I am sure you will pardon me if I shall tell you some of the persons and happenings that come within my own recollection. I remember to have come to church here with my widowed mother along with the other small children left to her care. We climbed down out of the wagon, followed her into the house, and all sat down on the same seat. When the congregation was called to pray, we all knelt reverently with her, and neither of us dared to look back to see who was coming in. Among those who attended this church and took an active part were S.H. Woods, R.N. Price, L.R. Brooks, the Roye family, Marion Combs, old Mr. Collier, the Owens, Mr. Allison Calloway, Dr. and Mrs.
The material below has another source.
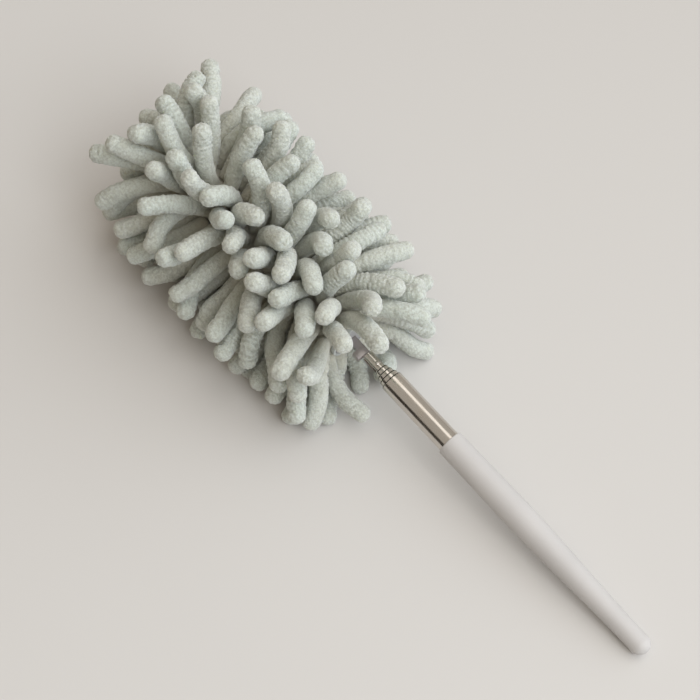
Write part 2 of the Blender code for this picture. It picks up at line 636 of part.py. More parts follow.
def settle(fingers):
    """Bends the fingers as chains until they clear each other, the table, the backing and the pole."""
    count = len(fingers)
    root = np.array([f.root for f in fingers])
    out = np.array([f.out for f in fingers])
    length = np.array([f.length - FINGER_RADIUS for f in fingers])
    lowest = np.array([FINGER_FLOOR + f.lift for f in fingers])[:, None]
    share = np.linspace(0.0, 1.0, FINGER_NODES)
    place = np.array(POLE_PLACE)
    turned, moved = place[:3, :3], place[:3, 3]
    down = turned.T @ np.array([0.0, 0.0, -1.0])
    level_part = np.sqrt(1 - (out @ down) ** 2)
    curl = np.array([f.curl for f in fingers])
    bent = np.linalg.norm(curl, axis=1)[:, None]
    ahead, aside = np.sin(bent * share) / bent, (1 - np.cos(bent * share)) / bent
    chain = ahead[..., None] * out[:, None] + aside[..., None] * (curl / bent)[:, None]
    chain = root[:, None] + chain * length[:, None, None]
    chain += (FINGER_DROOP * level_part[:, None] * share**2)[..., None] * down
    bow = chain[:, :-2] - 2 * chain[:, 1:-1] + chain[:, 2:]
    step = length / (FINGER_NODES - 1)
    girth = FINGER_RADIUS * ELBOW_SHARE * np.array([share_value(SIDE_SHARES, s) for s in share])
    girth[-1] = girth[-2]
    tiny = FINGER_RADIUS * TINY_SHARE
    # halfway points keep two chains from passing between each other's nodes
    middle_girth = (girth[1:] + girth[:-1]) / 2
    radius = np.concatenate([girth, middle_girth])
    samples = 2 * FINGER_NODES - 1
    owner = np.repeat(np.arange(count), samples)
    pairs = None
    for turn_number in range(SETTLE_STEPS):
        points = np.concatenate([chain, (chain[:, 1:] + chain[:, :-1]) / 2], axis=1).reshape(-1, 3)
        if turn_number % STEPS_A_SEARCH == 0:
            pairs = near_pairs(points, owner, 3 * FINGER_RADIUS)
        first, second = pairs
        gap = points[first] - points[second]
        far = np.linalg.norm(gap, axis=1)
        want = radius[first % samples] + radius[second % samples]
        push = np.clip(want - far, 0.0, None) * PUSH_SHARE
        shove = gap / np.maximum(far, tiny)[:, None] * push[:, None]
        moves = np.zeros_like(points)
        np.add.at(moves, first, shove)
        np.add.at(moves, second, -shove)
        touching = push > 0
        crowd = np.bincount(first[touching], minlength=len(points))
        crowd += np.bincount(second[touching], minlength=len(points))
        moves /= np.maximum(crowd * CROWD_SHARE, 1.0)[:, None]
        moves = moves.reshape(count, samples, 3)
        chain += moves[:, :FINGER_NODES]
        chain[:, 1:] += moves[:, FINGER_NODES:] / 2
        chain[:, :-1] += moves[:, FINGER_NODES:] / 2
        # a finger springs back to its own curl, less and less as the fingers come to rest
        stiff = 1 - turn_number / SETTLE_STEPS
        chain[:, 2:] += stiff * BEND_SHARE * (2 * chain[:, 1:-1] - chain[:, :-2] - chain[:, 2:] + bow)
        chain[:, 1] += stiff * ROOT_SHARE * (root + step[:, None] * out - chain[:, 1])
        # the backing and the pole
        reach = np.linalg.norm(chain[..., :2], axis=2)
        inside = chain[..., 2] > PIVOT + BLOCK_START
        over_backing = BACKING_RADIUS + girth * BACKING_SHARE
        over_pole = pole_radius(chain[..., 2]) + girth + POLE_CLEARANCE
        keep = np.where(inside, over_backing, over_pole)
        past_end = chain[..., 2] > SLEEVE_END
        spread = np.where(past_end, 1.0, np.maximum(keep / np.maximum(reach, tiny), 1.0))
        chain[:, 1:, :2] *= spread[:, 1:, None]
        # the table
        world = chain @ turned.T + moved
        world[..., 2] = np.maximum(world[..., 2], lowest)
        chain = (world - moved) @ turned
        # the fingers don't stretch
        chain[:, 0] = root
        for k in range(1, FINGER_NODES):
            part = chain[:, k] - chain[:, k - 1]
            chain[:, k] = chain[:, k - 1] + part / np.linalg.norm(part, axis=1)[:, None] * step[:, None]
    for finger, line in zip(fingers, chain):
        finger.line = [Vector(p) for p in line]
    return fingers


def near_pairs(points, owner, reach):
    """Pairs of points of unlike fingers that are nearer than reach."""
    firsts, seconds = [], []
    for start in range(0, len(points), POINTS_A_BLOCK):
        block = points[start:start + POINTS_A_BLOCK]
        far = np.linalg.norm(block[:, None] - points[None], axis=2)
        a, b = np.nonzero(far < reach)
        a += start
        keep = (a < b) & (owner[a] != owner[b])
        firsts.append(a[keep])
        seconds.append(b[keep])
    return np.concatenate(firsts), np.concatenate(seconds)


def point_on(line, share):
    """A point and a tangent on a smooth curve through the line's points."""
    last = len(line) - 1
    at = min(max(share, 0.0), 1.0) * last
    k = min(int(at), last - 1)
    t = at - k
    p1, p2 = line[k], line[k + 1]
    m1 = (line[k + 1] - line[max(k - 1, 0)]) / (2 if k else 1)
    m2 = (line[min(k + 2, last)] - line[k]) / (2 if k + 2 <= last else 1)
    h00, h10 = 2 * t**3 - 3 * t**2 + 1, t**3 - 2 * t**2 + t
    h01, h11 = -2 * t**3 + 3 * t**2, t**3 - t**2
    point = p1 * h00 + m1 * h10 + p2 * h01 + m2 * h11
    d00, d10 = 6 * t**2 - 6 * t, 3 * t**2 - 4 * t + 1
    d01, d11 = -6 * t**2 + 6 * t, 3 * t**2 - 2 * t
    return point, (p1 * d00 + m1 * d10 + p2 * d01 + m2 * d11).normalized()


def grow(bm, face, finger):
    """Draws one finger out of a root face, ring by ring."""
    centre = face.calc_center_median()
    across, along = finger.across.copy(), finger.along.copy()
    tangent = across.cross(along).normalized()
    if tangent.dot(finger.out) < 0:
        tangent = -tangent
    for share, side in SIDE_SHARES[1:]:
        point, direction = point_on(finger.line, share)
        if share == SIDE_SHARES[-1][0]:
            point = point + direction * FINGER_RADIUS * TIP_SHARE
        swing = tangent.rotation_difference(direction)
        new_across, new_along = swing @ across, swing @ along
        signs = {}
        made = bmesh.ops.extrude_discrete_faces(bm, faces=[face])["faces"][0]
        for vert in made.verts:
            off = vert.co - centre
            signs[vert] = (
                1.0 if off.dot(across) > 0 else -1.0,
                1.0 if off.dot(along) > 0 else -1.0,
            )
        half = side * FINGER_RADIUS
        for vert, (a, b) in signs.items():
            vert.co = point + (new_across * a + new_along * b) * half
        face, centre = made, point
        across, along, tangent = new_across, new_along, direction


def backing_ring(first_row, rows):
    """The cloth ring under some rows of fingers, with one band of quads a row on its outer side."""
    inner = BACKING_RADIUS - BACKING_THICKNESS
    low = SLEEVE_MOUTH + first_row * ROW_PITCH
    high = low + rows * ROW_PITCH - SLICE_GAP
    heights = [low] + [low + k * ROW_PITCH for k in range(1, rows)] + [high]
    bm = bmesh.new()
    outline = [(BACKING_RADIUS, z) for z in heights] + [(inner, high), (inner, low)]
    verts = [bm.verts.new((-r, 0.0, z)) for r, z in outline]
    edges = [bm.edges.new((a, b)) for a, b in zip(verts, verts[1:] + verts[:1])]
    bmesh.ops.spin(
        bm, geom=verts + edges, cent=(0, 0, 0), axis=(0, 0, 1), angle=2 * math.pi,
        steps=COLUMNS, use_merge=True, use_duplicate=False,
    )
    bmesh.ops.remove_doubles(bm, verts=bm.verts, dist=MERGE_DISTANCE)
    bmesh.ops.recalc_face_normals(bm, faces=bm.faces)
    return bm


def root_faces(bm):
    """The backing's outer quads by (row, column)."""
    found = {}
    for face in bm.faces:
        centre = face.calc_center_median()
        radial = Vector((centre.x, centre.y, 0.0)).normalized()
        if face.normal.dot(radial) < math.cos(math.pi / 4):
            continue
        angle = math.atan2(centre.y, -centre.x) % (2 * math.pi)
        column = int(angle / (2 * math.pi) * COLUMNS) % COLUMNS
        row = int((centre.z - SLEEVE_MOUTH) / ROW_PITCH)
        found[row, column] = face
    return found


def finish_mesh(bm, name):
    mesh = bpy.data.meshes.new(name)
    bm.to_mesh(mesh)
    bm.free()
    return mesh


def rest_flat(bm, height):
    """Cuts what reaches below a height over the table, and closes the cuts with flats."""
    inverse = POLE_PLACE.inverted()
    cut_edges = bmesh.ops.bisect_plane(
        bm, geom=list(bm.verts) + list(bm.edges) + list(bm.faces), dist=MERGE_DISTANCE,
        plane_co=inverse @ Vector((0.0, 0.0, height)), plane_no=inverse.to_3x3() @ Vector((0.0, 0.0, -1.0)),
        clear_outer=True,
    )["geom_cut"]
    rims = [item for item in cut_edges if isinstance(item, bmesh.types.BMEdge)]
    bmesh.ops.holes_fill(bm, edges=rims)


def sleeve_slice(brush, name, first_row, rows, fingers):
    bm = backing_ring(first_row, rows)
    faces = root_faces(bm)
    for finger in fingers:
        if finger.node == name:
            grow(bm, faces[finger.key], finger)
    rest_flat(bm, NECK_LIFT if name == NECK_NODE else 0.0)
    piece = brush.add(name, finish_mesh(bm, name), CHENILLE)
    smooth(piece)
    return piece


def end_block():
    """The rounded pad that closes the sleeve: a cube of three by three quads a side, drawn to a dome."""
    bm = bmesh.new()
    bmesh.ops.create_cube(bm, size=2.0)
    bmesh.ops.subdivide_edges(bm, edges=bm.edges, cuts=END_CUTS, use_grid_fill=True)
    for vert in bm.verts:
        x, y, z = vert.co
        round_x = x * math.sqrt(1 - y * y / 2)
        round_y = y * math.sqrt(1 - x * x / 2)
        height = (z + 1) / 2
        across = BACKING_RADIUS * (1 - END_DRAW_SHARE * height**2)
        fall = END_FALL_SHARE * (round_x**2 + round_y**2) * height**2
        vert.co = (round_x * across, round_y * across, SLEEVE_END + END_THICKNESS * (height - fall))
    bmesh.ops.recalc_face_normals(bm, faces=bm.faces)
    return bm


def sleeve_end(brush, fingers):
    bm = end_block()
    mine = [f for f in fingers if f.node == END_NODE]
    for finger, face in zip(mine, end_roots(bm, mine)):
        grow(bm, face, finger)
    piece = brush.add(END_NODE, finish_mesh(bm, END_NODE), CHENILLE)
    smooth(piece)
    return piece


def end_roots(bm, fingers):
    """For each end finger, the free face whose place best matches the finger's direction."""
    taken, faces = set(), []
    middle = Vector((0.0, 0.0, SLEEVE_END))
    for finger in fingers:
        best, score = None, -2.0
        for face in bm.faces:
            if face in taken or face.normal.z < -END_UNDER_SHARE:
                continue
            way = (face.calc_center_median() - middle).normalized()
            if way.dot(finger.out) > score:
                best, score = face, way.dot(finger.out)
        taken.add(best)
        faces.append(best)
    return faces


def hinge_empty(brush):
    """The pivot that the blade turns about."""
    hinge = bpy.data.objects.new("tilt_pivot", None)
    brush.parts.objects.link(hinge)
    hinge.parent = brush.pole
    hinge.location = (0.0, 0.0, PIVOT)
    return hinge


def all_fingers():
    """Every finger of the sleeve, settled among the others."""
    rng = random.Random(SEED)
    rings = ring_fingers(rng)
    ends = end_fingers(rng)
    bm = end_block()
    for finger, face in zip(ends, end_roots(bm, ends)):
        finger.root = face.calc_center_median()
    bm.free()
    return settle(rings + ends)


def main():
    clear_scene()
    brush = Brush()
    grip(brush)
    plug(brush)
    tubes = [tube(brush, k) for k in range(TUBE_COUNT)]
    for k in range(1, TUBE_COUNT):
        bush(brush, k)
    slotted_mouth(brush, tubes[-1])
    rivet(brush)
    blade(brush, hinge_empty(brush))
    core_base(brush)
    core_tube(brush)
    band(brush)
    fingers = all_fingers()
    row = 0
    for name, rows in SLICES:
        sleeve_slice(brush, name, row, rows, fingers)
        row += rows
    sleeve_end(brush, fingers)
    return brush, fingers


main()
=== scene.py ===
import json
import math
import random

import bmesh
import bpy
import numpy as np
from mathutils import Matrix, Vector

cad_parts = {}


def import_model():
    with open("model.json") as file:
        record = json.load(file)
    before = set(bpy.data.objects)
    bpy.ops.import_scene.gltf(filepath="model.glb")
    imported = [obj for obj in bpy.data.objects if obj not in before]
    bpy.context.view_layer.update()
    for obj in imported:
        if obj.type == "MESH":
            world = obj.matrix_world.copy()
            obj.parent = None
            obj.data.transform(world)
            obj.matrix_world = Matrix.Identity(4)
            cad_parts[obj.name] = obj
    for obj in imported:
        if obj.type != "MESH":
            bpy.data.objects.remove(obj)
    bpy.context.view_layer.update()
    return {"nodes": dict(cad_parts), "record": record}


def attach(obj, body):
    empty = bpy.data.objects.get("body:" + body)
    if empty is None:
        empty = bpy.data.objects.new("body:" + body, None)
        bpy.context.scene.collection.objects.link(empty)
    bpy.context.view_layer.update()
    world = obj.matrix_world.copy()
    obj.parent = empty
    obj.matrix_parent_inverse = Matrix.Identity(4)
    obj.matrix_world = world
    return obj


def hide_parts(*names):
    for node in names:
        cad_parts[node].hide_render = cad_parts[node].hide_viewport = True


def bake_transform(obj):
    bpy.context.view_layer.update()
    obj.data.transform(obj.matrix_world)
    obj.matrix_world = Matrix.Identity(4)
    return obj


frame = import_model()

MM = 0.001

# The pole's place on the table, as the CAD has it
POLE_TILT = math.radians(7.4)
TAIL = Vector((-143.6 * MM, 0.0, 4.2 * MM))
POLE_PLACE = Matrix.Translation(TAIL) @ Matrix.Rotation(math.pi / 2 - POLE_TILT, 4, "Y")
POLE_TURN = np.array(POLE_PLACE)[:3, :3]
POLE_SHIFT = np.array(POLE_PLACE)[:3, 3]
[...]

Mathewson, the Joneses, the Hubbards, John C. Johnston and wife, and among the then young men were Tom Webster, John and Henry Wilson, the Johnson boys, the Woods boys, Cain Hubbard, John Ritchey, Neely Jones, Frank Jackson, Will White, Dick Brown, Robert Calloway, my own older brothers and Uncle Higgins boys, and many others. Among the preachers that stand out in my memory more than others were James R. Roberson, N.G. Augustus, and A.W. Gibson. I have a very fond place in my memory for all of these, especially A.W. Gibson under whose preaching I was led to a saving knowledge of Jesus Christ as my personal Savior. Well do I remember his earnestness, zeal and enthusiasm, and the fervor with which he preached the Word of God and I feel sure that there are others here who have the same feeling for him that I have. For him and such preachers the Lord has a crown of righteousness.